Am nächsten Morgen melden die Sensoren mangelhafte Wasserqualität. Ein Techniker fährt zur Überprüfung zum Wasserschlössle: In einer der Wasserkammern schwimmt die Leiche der jungen Frau. Die weiteren Ermittlungen ergeben, dass sie Studentin war. Von ihrem „Nebenjob“ wusste niemand, auch nicht die Freundin in ihrer WG. Und wie konnte sich der Mörder Zugang zum alarmgesicherten Wasserschlössle verschaffen? Auch die Aufzeichnung der bewegungsaktiven Videoüberwachung weist keine Auffälligkeiten auf. Die Ermittler stehen vor einem Rätsel. Erst als sich das Paar meldet, das durch das Türgeräusch in seinem Liebesspiel gestört wurde, erhalten die Beamten den entscheidenden Hinweis. Es ist nicht der Bericht über das Geräusch, das weiterhilft, sondern die Fähigkeit der beiden IT-Doktoranden. Sie können die Bilder des manipulierten Überwachungssystems wiederherstellen. Denn die brandneue Software zum Tarnen von digitalen Informationen hatten die beiden mit ihrem Professor erarbeitet.

„Höhenrausch“

Solar Tower

Der Solar-Tower am Hauptbahnhof ist nach dem Münster das zweithöchste Gebäude in Freiburg

Der Solar-Tower am Freiburger Hauptbahnhof ist seit 1997 nicht nur das höchste Solarkraftwerk Süddeutschlands, sondern nach dem Münster auch das zweithöchste Gebäude Freiburgs. Ein exponierter Ort mit fantastischen Perspektiven – auch auf die
Drogenszene.

240 Solarmodule an der Südfassade, 19 Stockwerke hoch: Es ist ein früher Morgen im Sommer, die Sonne geht bereits auf.
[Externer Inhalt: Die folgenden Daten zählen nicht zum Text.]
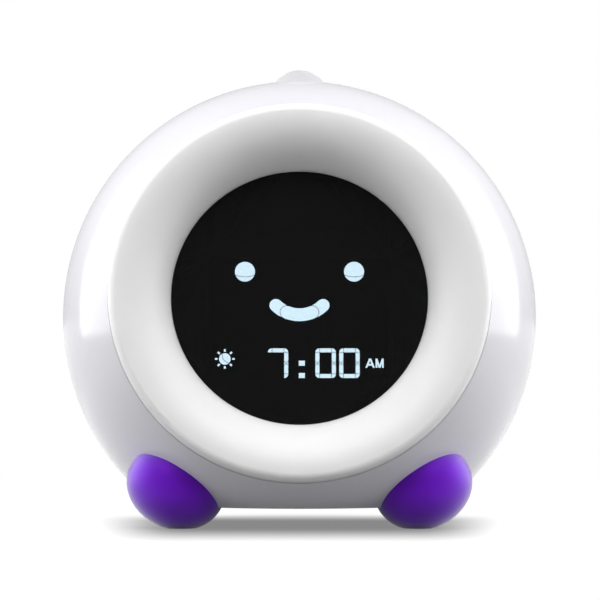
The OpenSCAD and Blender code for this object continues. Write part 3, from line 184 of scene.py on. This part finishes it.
def circuit_board(name, mask, tracks):
    """Solder mask in blocks, with copper tracks that show between them."""
    block = 9 * MM
    track = 0.035  # width, as a share of a block
    dim = 0.8
    grain = 0.6 * MM
    smoothest, roughest = 0.28, 0.42
    relief = 0.01 * MM
    material, tree, shader = new_material(name)
    brick = tree.nodes.new("ShaderNodeTexBrick")
    brick.inputs["Scale"].default_value = 1 / block
    brick.inputs["Mortar Size"].default_value = track
    brick.inputs["Color1"].default_value = (*mask, 1)
    brick.inputs["Color2"].default_value = (*shade(mask, dim), 1)
    brick.inputs["Mortar"].default_value = (*tracks, 1)
    upright = tree.nodes.new("ShaderNodeMapping")  # as most boards are
    upright.inputs["Rotation"].default_value = (math.pi / 2, 0, 0)
    tree.links.new(object_place(tree), upright.inputs["Vector"])
    tree.links.new(upright.outputs["Vector"], brick.inputs["Vector"])
    tree.links.new(brick.outputs["Color"], shader.inputs["Base Color"])
    tree.links.new(spread(tree, noise(tree, grain), smoothest, roughest),
                   shader.inputs["Roughness"])
    bump(tree, shader, brick.outputs["Fac"], relief)
    return material


def lit_segments():
    """The display's segments, whose front faces are lit evenly with a faint grain."""
    dimmer, brighter = (0.64, 0.83, 0.92), (0.68, 0.88, 0.96)
    strength = 52  # enough to show through the dark window
    front, aside = -0.95, -0.8  # a face's Y direction where it is fully lit, and where it is dark
    grain = 0.5 * MM
    material, tree, shader = new_material("segments_lit")
    tree.links.new(blend_colours(tree, noise(tree, grain), dimmer, brighter),
                   shader.inputs["Emission Color"])
    facing = axes_of(tree, tree.nodes.new("ShaderNodeNewGeometry").outputs["True Normal"])["Y"]
    tree.links.new(ramp(tree, facing, front, aside, strength, 0),
                   shader.inputs["Emission Strength"])
    shader.inputs["Base Color"].default_value = (0.02, 0.02, 0.03, 1)
    shader.inputs["Roughness"].default_value = 0.4
    return material


def make_finishes():
    """Each finish, with the nodes that wear it."""
    return [
        (moulded("shell_gloss_white", (0.71, 0.70, 0.74), rough=0.16, grain=1.1 * MM,
                 relief=0.0012 * MM, mottle=0.008, Specular_IOR_Level=0.28, Coat_Weight=0.12,
                 Coat_Roughness=0.08),
         ["front_shell", "rear_shell", "base_plate", "battery_door"]),
        # Translucent, so that the light goes softly round its bell and lip
        (moulded("ring_frosted", (0.885, 0.866, 0.856), rough=0.5, grain=0.25 * MM,
                 relief=0.003 * MM, mottle=0.01, Subsurface_Weight=0.7,
                 Subsurface_Radius=(1.0, 0.95, 0.9), Subsurface_Scale=4 * MM),
         ["light_ring"]),
        (moulded("button_satin_white", (0.57, 0.57, 0.59), rough=0.34, mottle=0.01),
         ["top_button"]),
        (moulded("key_satin_white", (0.72, 0.72, 0.74), rough=0.38, mottle=0.02),
         ["mode_key", "set_key", "down_key", "up_key", "alarm_knob"]),
        (moulded("foot_satin_purple", (0.14, 0.0012, 0.55), rough=0.4, grain=0.3 * MM,
                 Specular_IOR_Level=0.8, Specular_Tint=(0.3, 0.02, 1, 1), Sheen_Weight=1,
                 Sheen_Roughness=0.45),
         ["foot_left", "foot_right", "rear_feet"]),
        (moulded("pad_dark_rubber", (0.035, 0.035, 0.037), rough=0.75, grain=0.2 * MM,
                 relief=0.01 * MM, mottle=0.12),
         ["foot_pads"]),
        # Dark acrylic that lets only the lit segments through
        (moulded("window_smoked", (0.03, 0.03, 0.031), rough=0.03, grain=0.6 * MM,
                 relief=0.0004 * MM, mottle=0.02, Transmission_Weight=0.82, IOR=1.36),
         ["display_window"]),
        (lit_segments(),
         ["display_segments"]),
        (moulded("gasket_black_foam", (0.012, 0.012, 0.012), rough=0.9, grain=0.25 * MM,
                 relief=0.03 * MM, mottle=0.25),
         ["window_gasket"]),
        (moulded("display_dark_glass", (0.006, 0.006, 0.007), rough=0.08, mottle=0.05),
         ["display_glass"]),
        (moulded("mask_black_foil", (0.007, 0.007, 0.0075), rough=0.6, grain=0.3 * MM, mottle=0.15),
         ["window_mask"]),
        (moulded("guide_clear_acrylic", (0.85, 0.87, 0.88), rough=0.12, mottle=0.01,
                 Transmission_Weight=0.7),
         ["light_guide"]),
        (moulded("dark_plastic", (0.015, 0.015, 0.016), rough=0.45, mottle=0.1),
         ["carrier", "display_holder", "button_switch", "key_switches"]),
        (moulded("contact_rubber", (0.35, 0.20, 0.22), rough=0.7, mottle=0.15),
         ["contact_strips"]),
        (circuit_board("board_green", mask=(0.012, 0.09, 0.04), tracks=(0.03, 0.19, 0.07)),
         ["main_board", "button_board", "key_board"]),
        (circuit_board("board_white", mask=(0.74, 0.74, 0.72), tracks=(0.60, 0.58, 0.50)),
         ["led_board"]),
        (moulded("chip_epoxy", (0.02, 0.02, 0.022), rough=0.55, grain=0.15 * MM, relief=0.006 * MM,
                 mottle=0.15),
         ["main_board_chips"]),
        (moulded("led_phosphor", (0.85, 0.72, 0.24), rough=0.35, mottle=0.06),
         ["night_light_leds"]),
        (brushed_metal("screw_steel", (0.60, 0.60, 0.61), rough=0.28),
         ["battery_door_screw", "base_screws", "case_screws", "foot_screws", "main_board_screws",
          "carrier_screws", "button_board_screws", "speaker_screws", "key_board_screws",
          "slide_switch", "power_socket"]),
        (brushed_metal("spring_nickel", (0.68, 0.66, 0.62), rough=0.22),
         ["top_button_spring", "battery_springs", "battery_plates"]),
        (brushed_metal("magnet_zinc", (0.52, 0.52, 0.54), rough=0.34),
         ["speaker_magnet"]),
        (moulded("speaker_basket", (0.03, 0.03, 0.032), rough=0.4, mottle=0.1),
         ["speaker_frame"]),
        (moulded("speaker_paper", (0.045, 0.043, 0.04), rough=0.85, grain=0.35 * MM,
                 relief=0.03 * MM, mottle=0.2),
         ["speaker_cone"]),
        (moulded("plunger_brown", (0.20, 0.075, 0.03), rough=0.5, mottle=0.08),
         ["button_plunger", "mode_plunger", "set_plunger", "down_plunger", "up_plunger"]),
        (moulded("cell_sleeve", (0.05, 0.16, 0.36), rough=0.25, mottle=0.04),
         ["battery_cells"]),
        (moulded("ribbon_grey", (0.42, 0.42, 0.43), rough=0.45, grain=0.5 * MM, mottle=0.04),
         ["key_cable"]),
        (moulded("wire_red", (0.50, 0.02, 0.02), rough=0.45, mottle=0.06),
         ["speaker_wires", "battery_wires"]),
        (moulded("wire_yellow", (0.62, 0.42, 0.02), rough=0.45, mottle=0.06),
         ["button_wires", "led_wires"]),
    ]


def dress_nodes():
    """Gives every node its finish."""
    for material, names in make_finishes():
        for name in names:
            slots = NODES[name].data.materials
            slots.clear()
            slots.append(material)


# ---- Pieces ----

def add_object(name, data):
    """A new object in the scene."""
    thing = bpy.data.objects.new(name, data)
    bpy.context.scene.collection.objects.link(thing)
    return thing


def make_return_spring():
    """The button's spring as a piece of its own, held by the case."""
    solid = NODES["top_button_spring"]
    coil = add_object("return_spring", solid.data.copy())
    coil.matrix_world = solid.matrix_world
    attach(coil, "case")
    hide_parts("top_button_spring")
    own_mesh(coil)


# ---- Stage ----

FLOOR_REACH = 6.0  # from its middle, in metres
FLOOR_MATT = 0.30  # the share of its tone that the clock's shadow darkens
FLOOR_GLOW = 0.80  # the share that stays
FLOOR_BOUNCE = 0.26  # its tone for the light that it sends up to the clock
FLOOR_WHITE = (170 * MM, 300 * MM)  # where it begins to run out to white, and where it is white

# The painted shadow, a soft darker patch on the floor: its tone, and where it begins and ends
# across and along the floor
PAINTED_SHADOW_GLOW = 0.25
PAINTED_SHADOW_ASIDE = (28 * MM, 55 * MM)
PAINTED_SHADOW_FRONT = (-120 * MM, -28 * MM)
PAINTED_SHADOW_BACK = (-2 * MM, 40 * MM)

SURROUND = (0.93, 0.95, 1, 1)
SURROUND_STRENGTH = 0.10
BACKDROP_STRENGTH = 0.5  # as the clock mirrors it
BACKDROP_EDGE = (-0.25, 0.35)  # the Y direction where the mirrored backdrop begins, and is full
WHITE = (1, 1, 1, 1)


def mix_shaders(tree, factor, first, second):
    """First where factor is 0, and second where it is 1."""
    node = tree.nodes.new("ShaderNodeMixShader")
    tree.links.new(factor, node.inputs["Fac"])
    tree.links.new(first, node.inputs[1])
    tree.links.new(second, node.inputs[2])
    return node.outputs[0]


def glow(tree, strength):
    """White light of its own."""
    node = tree.nodes.new("ShaderNodeEmission")
    node.inputs["Strength"].default_value = strength
    return node.outputs[0]


def matt(tree, tone):
    """A matt grey."""
    node = tree.nodes.new("ShaderNodeBsdfDiffuse")
    node.inputs["Color"].default_value = (tone, tone, tone, 1)
    return node.outputs[0]


def background(tree, colour, strength):
    """Light from the world."""
    node = tree.nodes.new("ShaderNodeBackground")
    node.inputs["Color"].default_value = colour
    node.inputs["Strength"].default_value = strength
    return node.outputs[0]


def blank_tree(owner):
    """The empty node tree of a material or world."""
    owner.use_nodes = True
    owner.node_tree.nodes.clear()
    return owner.node_tree


def viewing_rays(tree):
    """Whether a ray comes from the camera, and whether from a surface that mirrors or is clear."""
    rays = tree.nodes.new("ShaderNodeLightPath").outputs
    return rays["Is Camera Ray"], combine(tree, "MAXIMUM", rays["Is Glossy Ray"],
                                          rays["Is Transmission Ray"])


def stage_material():
    """Pale floor that runs out to white, with a soft shadow painted under and in front of the
    clock.

    From below it is clear, so that the underside can be looked at."""
    material = bpy.data.materials.new("stage_floor")
    tree = blank_tree(material)
    lit = tree.nodes.new("ShaderNodeAddShader")
    tree.links.new(matt(tree, FLOOR_MATT), lit.inputs[0])
    tree.links.new(glow(tree, FLOOR_GLOW), lit.inputs[1])
    place = axes_of(tree, object_place(tree))
    # Painted shadow: a dim glow mixed in over a soft patch under and in front of the clock
    aside = ramp(tree, combine(tree, "ABSOLUTE", place["X"]), *PAINTED_SHADOW_ASIDE, 1, 0)
    in_front = ramp(tree, place["Y"], *PAINTED_SHADOW_FRONT, 0, 1)
    behind = ramp(tree, place["Y"], *PAINTED_SHADOW_BACK, 1, 0)
    patch = combine(tree, "MULTIPLY", combine(tree, "MULTIPLY", aside, in_front), behind)
    near = mix_shaders(tree, patch, lit.outputs[0], glow(tree, PAINTED_SHADOW_GLOW))
    distance = tree.nodes.new("ShaderNodeVectorMath")
    distance.operation = "LENGTH"
    tree.links.new(object_place(tree), distance.inputs[0])
    far = ramp(tree, distance.outputs["Value"], *FLOOR_WHITE, 0, 1)
    seen = mix_shaders(tree, far, near, glow(tree, 1))
    looking = combine(tree, "MAXIMUM", *viewing_rays(tree))
    above = mix_shaders(tree, looking, matt(tree, FLOOR_BOUNCE), seen)
    below = tree.nodes.new("ShaderNodeBsdfTransparent").outputs[0]
    from_below = tree.nodes.new("ShaderNodeNewGeometry").outputs["Backfacing"]
    output = tree.nodes.new("ShaderNodeOutputMaterial")
    tree.links.new(mix_shaders(tree, from_below, above, below), output.inputs["Surface"])
    return material


def make_floor():
    """The floor that the clock stands on."""
    corners = [(x * FLOOR_REACH, y * FLOOR_REACH, 0)
               for x, y in ((-1, -1), (1, -1), (1, 1), (-1, 1))]
    mesh = bpy.data.meshes.new("floor")
    mesh.from_pydata(corners, [], [(0, 1, 2, 3)])
    mesh.materials.append(stage_material())
    add_object("floor", mesh)


def make_world():
    """A soft grey surround, white where the camera sees it or the clock mirrors the backdrop."""
    world = bpy.data.worlds.new("surround")
    bpy.context.scene.world = world
    tree = blank_tree(world)
    from_camera, mirrored = viewing_rays(tree)
    direction = axes_of(tree, tree.nodes.new("ShaderNodeTexCoord").outputs["Generated"])
    backdrop = ramp(tree, direction["Y"], *BACKDROP_EDGE, 0, BACKDROP_STRENGTH)
    looking = combine(tree, "MAXIMUM", from_camera, combine(tree, "MULTIPLY", mirrored, backdrop))
    output = tree.nodes.new("ShaderNodeOutputWorld")
    tree.links.new(mix_shaders(tree, looking, background(tree, SURROUND, SURROUND_STRENGTH),
                               background(tree, WHITE, 1)),
                   output.inputs["Surface"])


def soft_box(name, azimuth, distance, height, size, power):
    """A rectangular lamp that looks at the middle of the body.

    Azimuth 0 is in front of the clock and 90 on the camera's right."""
    turn = math.radians(azimuth)
    lamp = bpy.data.lights.new(name, "AREA")
    lamp.shape = "RECTANGLE"
    lamp.size, lamp.size_y = size
    lamp.energy = power
    holder = add_object(name, lamp)
    holder.location = (distance * math.sin(turn), BODY_CENTRE.y - distance * math.cos(turn), height)
    holder.rotation_mode = "QUATERNION"
    holder.rotation_quaternion = (holder.location - BODY_CENTRE).to_track_quat("Z", "Y")
    holder.visible_camera = False


def make_lamps():
    """One soft box in front and above, and one on each side."""
    soft_box("lamp_front", azimuth=0, distance=0.38, height=0.68, size=(0.7, 0.4), power=5.4)
    for side, name in ((-1, "left"), (1, "right")):
        soft_box("lamp_side_" + name, azimuth=side * 96, distance=0.46, height=0.205,
                 size=(0.62, 0.41), power=2.6)


def make_camera():
    """A long lens level with the middle of the body, tipped so that the body sits a little low."""
    distance = 1.0
    sensor_mm = 36
    focal_px = 3934.6
    image_px = 600
    body_px = (299.5, 317.5)  # where the middle of the body is in the picture
    lens = bpy.data.cameras.new("camera")
    lens.sensor_width = sensor_mm
    lens.lens = focal_px * sensor_mm / image_px
    camera = add_object("camera", lens)
    camera.location = BODY_CENTRE - Vector((0, distance, 0))
    right = math.atan((image_px / 2 - body_px[0]) / focal_px)
    up = math.atan((body_px[1] - image_px / 2) / focal_px)
    camera.rotation_euler = (math.pi / 2 + up, 0, -right)
    bpy.context.scene.camera = camera


make_camera()
dress_nodes()
make_return_spring()
make_floor()
make_world()
make_lamps()
bpy.context.scene.view_settings.view_transform = "Standard"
Zwei Jugendliche klettern die Fassade des Solar-Towers hoch. Der Schnellere macht sich oben mit seinem Jumpsuit bereit, um über die Schienen in den Stühlinger zu gleiten. Da bleibt der andere an der Aufhängung eines Solarmoduls hängen, kann sich nicht befreien. Doch es ist zu spät: Sein Kumpel ist schon zum Flug über die Schienen gestartet. Während der Festhängende verzweifelt um Hilfe ruft, ist für den anderen die Ablenkung während des Fluges folgenschwer. Er stürzt und stirbt. Genauso wie sein Freund, den die Kraft verlässt.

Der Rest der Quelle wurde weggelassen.